The committee was not approached, nor did the committee approach [the SEIU] – it’s not really how we do bills in California. Each one of the members, we can introduce bills. So different ideas are floated around usually by staffers and we make a determination which bills we want to introduce. We have bill limits and different issues around which bills to carry, so I decided to carry this one.
Was there a specific event or issue that made you decide to act?
I was supportive of our efforts in Darfur, so we started to take a look at other areas and other investments using the retirement funds of public employees and this seemed to be – sort of the next kind of targets are these sovereign wealth funds.
Is there a particular sovereign wealth fund you’ve found concerning?
The sovereign funds associated with the United Arab Emirates.
They haven’t signed on to a number of [international human rights] treaties, there’s tremendous documentation regarding civil rights and human rights violations. It just doesn’t seem like we should be investing public funds to support those kinds of regimes.
Do you really think that this bill will have a visible affect on human rights in foreign countries?
I hope so. I mean, it’s part of a larger movement I think towards the protection and securing of civil rights and human rights all over the world. So I think that it is a piece of the puzzle.
There’s also a federal task force that’s been meeting on sovereign wealth funds. Are you interacting with them in any way?
We anticipate that we are going to, but I’ve not had any communications at this point.
What about communications with sovereign wealth funds themselves or with CalPERS or CalSTERS?
We’re always in communications with CalPERS and CalSTERS, they of course have raised their concerns with our office. I think that the concerns raised by CalPERS and CalSTRS are overstated, exaggerated. Similar to the claims that were made when we were taking action against [investments in] South Africa and Darfur. I still think at the end of the day this is the right thing to do, so we’re going to go forward.
You think some of their concerns are overstated. I know that one of them is very monetary in nature, which is basically that some of the best-performing private equity funds are the ones in fact that have sold stakes, or are expected to sell stakes, to sovereign funds. CalSTRS in particular has estimated that if this bill were to pass, they could lose as much as $5 billion in returns for their portfolio in the next five years. Is it their figure that you take issue with?

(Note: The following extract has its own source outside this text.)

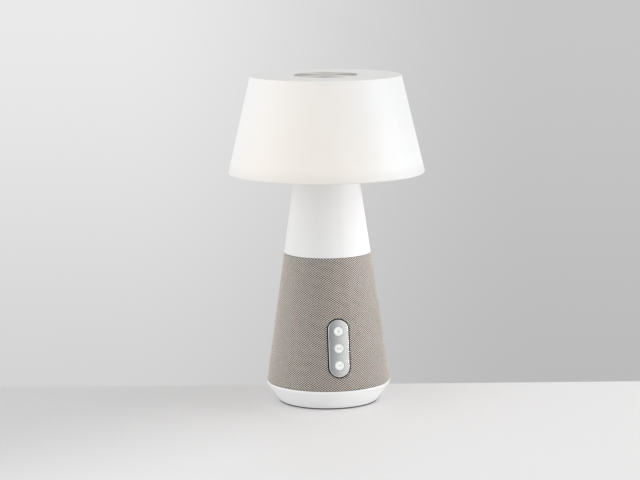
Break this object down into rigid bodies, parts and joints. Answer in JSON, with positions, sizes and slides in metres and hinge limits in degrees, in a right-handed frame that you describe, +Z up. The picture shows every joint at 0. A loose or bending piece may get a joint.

I take issue with the figure. I also, maybe I have more confidence in their ability to invest responsibly than they do. The staff was directed to make investments into socially responsible funds and there was an outcry about how those would lose money and then after 3 to 5 years of investing in those funds, guess who were the highest-yielding funds? The socially responsible ones. So I just think there’s always going to be concerns. I think they’re painting a worst-cased scenario, which I don’t think will happen. I think there will be an opposite effect as there was with socially responsible funds that CalPERS and CalSTRS have been investing in now for at least five years.
What would the opposite effect be in this particular case? Because you’re not mandating they make investments in other regions, you’re [only] taking something off the table for them.
They’ll find other investment opportunities. We aren’t short of investment opportunities. It’s a similar argument that was made against investing in socially responsible investments. The argument was we would lose money. Well, we didn’t. Those were the highest yielding funds. So if we take money out of these funds that they’re saying are strong funds and we’re forcing them to put money into more socially responsible investments, I think the outcome will be that they will have a greater profit. That’s what happened in the past.
When you say socially responsible funds, do you mean private equity funds?
[Yes], including private equity funds. But a vast array of funds investing in clean energy, infill housing, different kinds of investments.
Do you think that private equity firms in general are unpatriotic or unethical to be accepting investments from sovereign wealth funds?
No, I wouldn’t make a general statement like that. You have to make a case-by-case analysis, which countries are we talking about and the treatment of those countries’ citizens.
I noticed there’s also some language in the bill that has to do with whether or not a private equity firm is publicly listed. So it would be okay for CalPERS or CalSTERS to invest in a publicly listed private equity firm that has a sovereign wealth fund as a stakeholder?
That’s not the intent of the bill. I think that we drafted it narrowly to start. That’s something we’re looking at: tightening up the language as the bill proceeds.
Do you feel that there is support or pushback from your colleagues on this bill?
We haven’t had a hearing yet … [but] I am very confident that I will have the support of the Democrats and that the bill will reach the Governor’s desk.
What’s the next step for this bill?
It will be heard in the PERS committee, probably in the next 30-45 days, and then it will eventually move on to the floor of the Assembly for a full vote. And then it’ll go over to the Senate and then probably be on the Governor’s desk by August.
And do you expect this is something California Governor Arnold Schwarzenegger will support?
Our Governor makes a practice of not letting anyone know whether or not he would support or oppose a bill until it actually reaches his desk, so I have no idea what he’s going to do.